Starting at the line that contains "level = abs(box.ZMin", reproduce each line exactly up to and including the line that contains "point = shown.matrix_world". Reproduce nothing else.

----

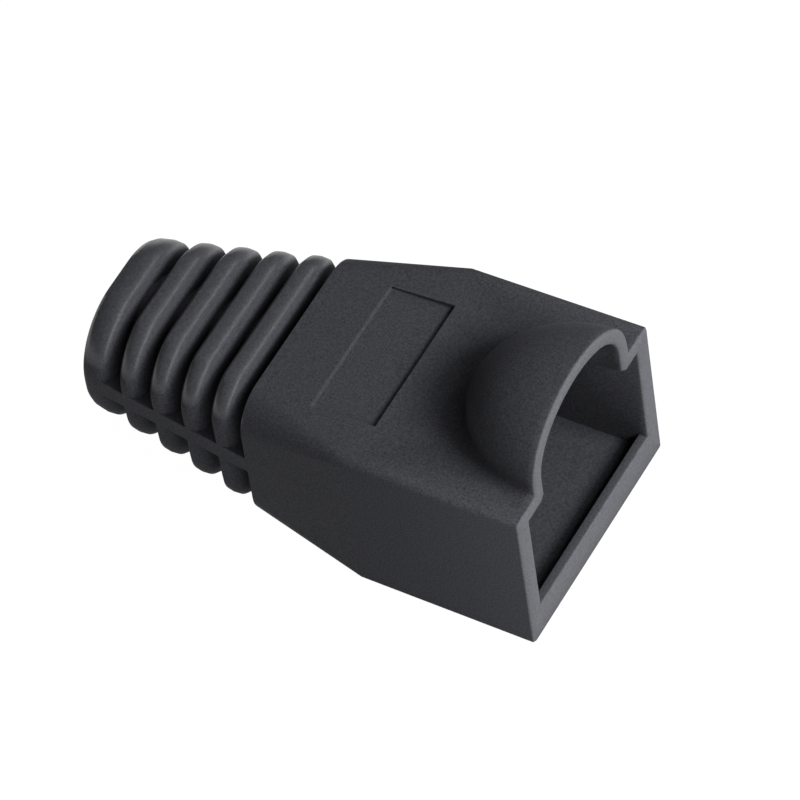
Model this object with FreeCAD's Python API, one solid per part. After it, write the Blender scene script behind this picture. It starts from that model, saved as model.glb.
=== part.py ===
"""Slip-on strain relief boot for an 8-way modular cable plug.

One soft moulding: a box that grips the rear of the plug, a hood over the plug's
latch, and a tapering ribbed tail that lets the cable bend gently.
Millimetres. +X points out of the mouth, +Z up, origin under the middle of the part.
Distances along the boot are measured back from the mouth.
"""
import FreeCAD, Part
import math
import os

from FreeCAD import Matrix, Vector

# Box round the plug
box_width = 14.0
box_height = 9.7
box_length = 10.0
side_wall = 1.15
roof_wall = 0.88
floor_wall = 1.05
box_edge_radius = 0.25
bend_edge_radius = 0.5
rim_chamfer = 0.12

# Plug pocket, and the lip that holds the plug in
pocket_depth = 10.4
lip_height = 0.95
lip_length = 0.53

# Neck, tapering from the box to the first groove
neck_length = 6.6
neck_edge_radius = 2.0
neck_outline_count = 7

# Ribbed tail
groove_count = 5
groove_pitch = 2.02
groove_width = 0.75
groove_floor_wall = 0.35
rib_shoulder_radius = 0.75
rib_rear_chamfer = 0.2
end_band_length = 1.77
end_width = 9.1
end_height = 7.78
end_lift = 0.75
end_corner_radius = 3.6
end_edge_radius = 0.4
shoulder_steps = 3
end_edge_steps = 2

# Spine of solid wall left along each side of the tail
spine_height = 1.05
spine_middle = 5.0

# Cable bore
bore_diameter = 5.6
bore_lead_in = 0.3
funnel_diameter = 7.0
funnel_length = 3.5

# Hood over the latch
hood_width = 10.1
hood_reach = 6.0
hood_leg = 0.7
hood_rise = 3.9
hood_wall = 0.85
hood_foot_chamfer = 0.3
hood_throat_chamfer = 0.35

# Label recess, its floor level in the sloping top
label_length = 3.75
label_width = 8.5
label_setback = 9.55
label_depth = 0.05

# Worked out from the sizes above
first_groove = box_length + neck_length
last_groove = first_groove + (groove_count - 1) * groove_pitch
overall_length = last_groove + groove_width + end_band_length
mouth_x = overall_length / 2
pocket_ceiling = box_height - roof_wall
axis_height = end_lift + end_height / 2
bore_radius = bore_diameter / 2
backwards = Vector(-1, 0, 0)


def at(distance):
    """X of a place this far back from the mouth."""
    return mouth_x - distance


def blend(start, end, share):
    return start + (end - start) * share


def outer_size(distance):
    """Width, underside and top of the outside, straight-sided from bend to end."""
    share = max(0.0, (distance - box_length) / (overall_length - box_length))
    width = blend(box_width, end_width, share)
    bottom = blend(0.0, end_lift, share)
    top = blend(box_height, end_lift + end_height, share)
    return width, bottom, top


def edge_radius(distance):
    """Radius of the long outer edges, growing softer towards the tail."""
    if distance <= box_length:
        return blend(box_edge_radius, bend_edge_radius, distance / box_length)
    if distance <= first_groove:
        share = (distance - box_length) / neck_length
        return blend(bend_edge_radius, neck_edge_radius, share)
    share = (distance - first_groove) / (overall_length - first_groove)
    return blend(neck_edge_radius, end_corner_radius, share)


def rounded_outline(x, width, bottom, top, radius):
    """Rounded rectangle across the boot, limited to what the height can hold."""
    radius = min(radius, 0.49 * (top - bottom))
    corner_y = width / 2 - radius
    low, high = bottom + radius, top - radius
    centres = [(corner_y, high), (-corner_y, high), (-corner_y, low), (corner_y, low)]
    corners = []
    for quarter, (y, z) in enumerate(centres):
        points = []
        for angle in (90 * quarter, 90 * quarter + 45, 90 * quarter + 90):
            turn = math.radians(angle)
            points.append(Vector(x, y + radius * math.cos(turn), z + radius * math.sin(turn)))
        corners.append(points)
    edges = []
    for corner, following in zip(corners, corners[1:] + corners[:1]):
        edges.append(Part.Arc(*corner).toShape())
        edges.append(Part.LineSegment(corner[2], following[0]).toShape())
    return Part.Wire(edges)


def outline(distance, inset=0.0):
    """Outside of the boot at a distance, drawn in by an even margin."""
    width, bottom, top = outer_size(distance)
    radius = edge_radius(distance) - inset
    return rounded_outline(at(distance), width - 2 * inset, bottom + inset, top - inset, radius)


def loft(outlines):
    """Solid through the outlines in straight steps, its flat faces made true planes."""
    faces = []
    for face in Part.makeLoft(outlines, True, True).Faces:
        plane = face.OuterWire.findPlane()
        if plane:
            u_low, u_high, v_low, v_high = face.ParameterRange
            outwards = face.normalAt((u_low + u_high) / 2, (v_low + v_high) / 2)
            face = Part.Face(plane, face.OuterWire)
            if face.normalAt(0, 0).dot(outwards) < 0:
                face.reverse()
        faces.append(face)
    return Part.Solid(Part.Shell(faces))


def outer_length(start, end, outline_count=2):
    """Solid length of the outside, lofted through evenly spaced outlines."""
    last = outline_count - 1
    outlines = [outline(blend(start, end, index / last)) for index in range(outline_count)]
    return loft(outlines)


def rounding(crest, radius, direction, steps):
    """Outlines that round the outside over from a crest, or break its edge in one step."""
    outlines = []
    for step in range(1, steps + 1):
        angle = math.radians(90 * step / steps)
        distance = crest + direction * radius * math.sin(angle)
        outlines.append(outline(distance, radius * (1 - math.cos(angle))))
    return outlines


def make_rib(start, end, rear_edge, rear_steps):
    """Band of the tail, well rounded on its mouth side and less so at its rear edge."""
    crest_start = start + rib_shoulder_radius
    crest_end = end - rear_edge
    shoulder = rounding(crest_start, rib_shoulder_radius, -1, shoulder_steps)
    rear = rounding(crest_end, rear_edge, 1, rear_steps)
    return loft(shoulder[::-1] + [outline(crest_start), outline(crest_end)] + rear)


def make_ribs():
    ribs = []
    for index in range(groove_count - 1):
        groove = first_groove + index * groove_pitch
        ribs.append(make_rib(groove + groove_width, groove + groove_pitch, rib_rear_chamfer, 1))
    end_band = last_groove + groove_width
    ribs.append(make_rib(end_band, overall_length, end_edge_radius, end_edge_steps))
    return ribs


def make_tube():
    """Thin tube under the grooves, from the neck into the end band."""
    length = overall_length - end_edge_radius - first_groove
    start = Vector(at(first_groove), 0, axis_height)
    return Part.makeCylinder(bore_radius + groove_floor_wall, length, start, backwards)


def make_spines():
    """Flush bridges across the grooves, one along each side."""
    end = last_groove + groove_width + end_band_length / 2
    corner = Vector(at(end), -box_width / 2, spine_middle - spine_height / 2)
    slab = Part.makeBox(end - first_groove, box_width, spine_height, corner)
    return outer_length(first_groove, end).common(slab)


def dome(reach, half_width, leg, rise, base):
    """Half-ellipsoid on an upright skirt, turned a little past the mouth plane."""
    centre = Vector(mouth_x, 0, base)
    foot = centre + Vector(-reach, 0, 0)
    eaves = foot + Vector(0, 0, leg)
    middle = centre + Vector(0, 0, leg)
    crown = middle + Vector(0, 0, rise)
    curve = Part.Ellipse(eaves, crown, middle)
    first, last = sorted((curve.parameter(eaves), curve.parameter(crown)))
    edges = [
        Part.LineSegment(foot, eaves).toShape(),
        curve.toShape(first, last),
        Part.LineSegment(crown, centre).toShape(),
        Part.LineSegment(centre, foot).toShape(),
    ]
    profile = Part.Face(Part.Wire(Part.__sortEdges__(edges)))
    past_quarter = 105
    near_side = profile.revolve(centre, Vector(0, 0, 1), past_quarter)
    far_side = profile.revolve(centre, Vector(0, 0, 1), -past_quarter)
    squeeze = Matrix()
    squeeze.scale(Vector(1, half_width / reach, 1))
    return near_side.fuse(far_side).removeSplitter().transformGeometry(squeeze)


def make_hood():
    """Hood over the latch, rooted in the middle of the roof and cut flat at the mouth."""
    root = box_height - roof_wall / 2
    leg = box_height + hood_leg - root
    hood = dome(hood_reach, hood_width / 2, leg, hood_rise, root)
    beyond = Vector(mouth_x, -box_width, 0)
    return hood.cut(Part.makeBox(hood_reach, 2 * box_width, 2 * box_height, beyond))


def make_hood_hollow():
    """Room for the latch, open down into the pocket."""
    root = pocket_ceiling - roof_wall / 2
    leg = box_height + hood_leg - root
    reach = hood_reach - hood_wall
    half_width = hood_width / 2 - hood_wall
    return dome(reach, half_width, leg, hood_rise - hood_wall, root)


def make_pocket():
    """Pocket for the rear of the plug, with the lip left standing at the mouth."""
    width = box_width - 2 * side_wall
    corner = Vector(at(pocket_depth), -width / 2, floor_wall)
    pocket = Part.makeBox(pocket_depth, width, pocket_ceiling - floor_wall, corner)
    lip_corner = Vector(at(lip_length), -width / 2, floor_wall)
    return pocket.cut(Part.makeBox(lip_length, width, lip_height, lip_corner))


def make_funnel():
    """Cone that gathers the cable from the pocket into the bore."""
    start = Vector(at(pocket_depth), 0, axis_height)
    return Part.makeCone(funnel_diameter / 2, bore_radius, funnel_length, start, backwards)


def make_bore():
    """Cable bore with a small lead-in at the tail."""
    start = Vector(at(pocket_depth), 0, axis_height)
    bore = Part.makeCylinder(bore_radius, overall_length - pocket_depth, start, backwards)
    rim = Vector(at(overall_length - bore_lead_in), 0, axis_height)
    wide_radius = bore_radius + bore_lead_in
    return bore.fuse(Part.makeCone(bore_radius, wide_radius, bore_lead_in, rim, backwards))


def make_label_recess():
    """Recess with a level floor, shallow at the tail and deeper as the top rises to the box."""
    tail_edge = label_setback + label_length
    floor = min(outer_size(label_setback)[2], outer_size(tail_edge)[2]) - label_depth
    corner = Vector(at(tail_edge), -label_width / 2, floor)
    return Part.makeBox(label_length, label_width, box_height, corner)


def hood_arch(distance, inset):
    """End outline of the hood, a half-ellipse on two legs, drawn in by a margin."""
    half_width = hood_width / 2 - inset
    middle = Vector(at(distance), 0, box_height + hood_leg)
    across = Vector(0, half_width, 0)
    drop = Vector(0, 0, pocket_ceiling - middle.z)
    left, right = middle - across, middle + across
    crown = middle + Vector(0, 0, hood_rise - inset)
    curve = Part.Ellipse(right, crown, middle)
    edges = [
        curve.toShape(curve.parameter(right), curve.parameter(left)),
        Part.LineSegment(left, left + drop).toShape(),
        Part.LineSegment(left + drop, right + drop).toShape(),
        Part.LineSegment(right + drop, right).toShape(),
    ]
    return Part.Wire(edges)


def make_rim_cutter():
    """Plate with a tapering hole that breaks the outer edges of the mouth."""
    corner = Vector(at(rim_chamfer), -box_width, -box_height)
    plate = Part.makeBox(2 * rim_chamfer, 2 * box_width, 3 * box_height, corner)
    beyond = 2 * rim_chamfer
    box_end = [outline(-rim_chamfer, beyond), outline(rim_chamfer)]
    hood_end = [hood_arch(-rim_chamfer, beyond), hood_arch(rim_chamfer, 0)]
    return plate.cut(loft(box_end).fuse(loft(hood_end)))


def opening_edges(shape):
    """Edges of the mouth with only air between them and the middle of the pocket."""
    near = 1e-3
    centre = Vector(mouth_x, 0, (floor_wall + pocket_ceiling) / 2)
    found = []
    for edge in shape.Edges:
        box = edge.BoundBox
        flat = abs(box.XMin - mouth_x) < near and abs(box.XMax - mouth_x) < near
        if flat and edge.Length > near:
            middle = edge.valueAt(edge.getParameterByLength(edge.Length / 2))
            inwards = (centre - middle).normalize() * rim_chamfer
            probe = middle + inwards + Vector(-rim_chamfer, 0, 0)
            if not shape.isInside(probe, near, True):
                found.append(edge)
    return found


def curved_level_edges(shape, height):
    """Curved edges that lie level at this height."""
    near = 1e-3
    found = []
    for edge in shape.Edges:
        box = edge.BoundBox
        level = abs(box.ZMin - height) < near and abs(box.ZMax - height) < near
        if level and min(box.XLength, box.YLength) > near:
            found.append(edge)
    return found


def soften(body):
    """Blend the hood's foot, ease its throat and break the edges of the mouth."""
    body = body.makeChamfer(hood_foot_chamfer, curved_level_edges(body, box_height))
    body = body.makeChamfer(hood_throat_chamfer, curved_level_edges(body, pocket_ceiling))
    body = body.makeChamfer(rim_chamfer, opening_edges(body))
    return body.cut(make_rim_cutter()).Solids[0]


def make_boot():
    box = outer_length(0, box_length)
    neck = outer_length(box_length, first_groove, neck_outline_count)
    body = box.fuse(neck).cut(make_label_recess())
    body = body.fuse([make_hood(), make_tube(), make_spines()] + make_ribs())
    for hollow in (make_pocket(), make_hood_hollow(), make_funnel(), make_bore()):
        body = body.cut(hollow)
    return soften(body.removeSplitter().Solids[0])


boot = make_boot()
os.makedirs("parts", exist_ok=True)
boot.exportStep("parts/boot.step")
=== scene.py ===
"""Looks of a slip-on strain relief boot for a modular plug, in metres, in the frame of the CAD."""

import math

import bmesh
import bpy
from mathutils import Matrix, Quaternion, Vector


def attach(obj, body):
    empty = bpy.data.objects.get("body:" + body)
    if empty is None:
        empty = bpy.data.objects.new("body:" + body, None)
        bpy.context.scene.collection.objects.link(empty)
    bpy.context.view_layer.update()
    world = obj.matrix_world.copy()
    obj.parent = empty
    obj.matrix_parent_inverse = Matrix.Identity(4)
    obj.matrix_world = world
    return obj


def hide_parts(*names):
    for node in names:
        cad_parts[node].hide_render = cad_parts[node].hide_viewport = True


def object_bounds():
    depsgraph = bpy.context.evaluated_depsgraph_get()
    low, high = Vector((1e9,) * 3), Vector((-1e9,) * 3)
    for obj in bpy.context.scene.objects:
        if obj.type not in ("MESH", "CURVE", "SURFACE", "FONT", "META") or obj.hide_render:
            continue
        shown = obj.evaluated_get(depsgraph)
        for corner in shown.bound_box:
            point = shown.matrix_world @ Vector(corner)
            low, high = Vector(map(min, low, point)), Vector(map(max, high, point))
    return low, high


MM = 0.001

# Viewpoint of the photograph
AIM = Vector((2.09, 0.95, 4.85)) * MM
VIEW_DISTANCE = 382.1 * MM
VIEW_AZIMUTH = math.radians(-54.289)
VIEW_ELEVATION = math.radians(50.668)
VIEW_ROLL = math.radians(9.290)
SENSOR_WIDTH = 36.0
FOCAL_LENGTH = 337.5
CLIP_START = 0.01
CLIP_END = 20.0

# Mesh of the moulding; the ribs lie below RIBS_START in X
WELD_GAP = 0.002 * MM
CREASE_ANGLE = math.radians(50)
RIB_CREASE_ANGLE = math.radians(40)
RIBS_START = -2.9 * MM

# Label recess: the box that its upper edges lie in, and their bevel
RECESS_SPAN_X = (0.2 * MM, 4.1 * MM)
RECESS_HALF_WIDTH = 4.3 * MM
RECESS_ABOVE = 9.45 * MM
RECESS_EDGE = 0.04 * MM
RECESS_EDGE_SEGMENTS = 2
RECESS_EDGE_PROFILE = 0.5

# Tail end of the label recess: where it is, and how far its foot moves
RECESS_TAIL_X = 0.3 * MM
RECESS_FLOOR_Z = 9.426 * MM
RECESS_TAIL_RUN = 0.08 * MM
RECESS_TAIL_DROP = 0.13 * MM

# Grain of the compound, in its colour and as fine relief
GRAIN_SCALE = 9000.0
GRAIN_DETAIL = 3.0
GRAIN_ROUGHNESS = 0.6
GRAIN_RELIEF = 0.010 * MM
GRAIN_RELIEF_STRENGTH = 0.8
SPECKLE_DARK = (0.010, 0.010, 0.011, 1.0)
SPECKLE_LIGHT = (0.100, 0.102, 0.111, 1.0)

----

[Solution to the exercise]:
        level = abs(box.ZMin - height) < near and abs(box.ZMax - height) < near
        if level and min(box.XLength, box.YLength) > near:
            found.append(edge)
    return found


def soften(body):
    """Blend the hood's foot, ease its throat and break the edges of the mouth."""
    body = body.makeChamfer(hood_foot_chamfer, curved_level_edges(body, box_height))
    body = body.makeChamfer(hood_throat_chamfer, curved_level_edges(body, pocket_ceiling))
    body = body.makeChamfer(rim_chamfer, opening_edges(body))
    return body.cut(make_rim_cutter()).Solids[0]


def make_boot():
    box = outer_length(0, box_length)
    neck = outer_length(box_length, first_groove, neck_outline_count)
    body = box.fuse(neck).cut(make_label_recess())
    body = body.fuse([make_hood(), make_tube(), make_spines()] + make_ribs())
    for hollow in (make_pocket(), make_hood_hollow(), make_funnel(), make_bore()):
        body = body.cut(hollow)
    return soften(body.removeSplitter().Solids[0])


boot = make_boot()
os.makedirs("parts", exist_ok=True)
boot.exportStep("parts/boot.step")
=== scene.py ===
"""Looks of a slip-on strain relief boot for a modular plug, in metres, in the frame of the CAD."""

import math

import bmesh
import bpy
from mathutils import Matrix, Quaternion, Vector


def attach(obj, body):
    empty = bpy.data.objects.get("body:" + body)
    if empty is None:
        empty = bpy.data.objects.new("body:" + body, None)
        bpy.context.scene.collection.objects.link(empty)
    bpy.context.view_layer.update()
    world = obj.matrix_world.copy()
    obj.parent = empty
    obj.matrix_parent_inverse = Matrix.Identity(4)
    obj.matrix_world = world
    return obj


def hide_parts(*names):
    for node in names:
        cad_parts[node].hide_render = cad_parts[node].hide_viewport = True


def object_bounds():
    depsgraph = bpy.context.evaluated_depsgraph_get()
    low, high = Vector((1e9,) * 3), Vector((-1e9,) * 3)
    for obj in bpy.context.scene.objects:
        if obj.type not in ("MESH", "CURVE", "SURFACE", "FONT", "META") or obj.hide_render:
            continue
        shown = obj.evaluated_get(depsgraph)
        for corner in shown.bound_box:
            point = shown.matrix_world @ Vector(corner)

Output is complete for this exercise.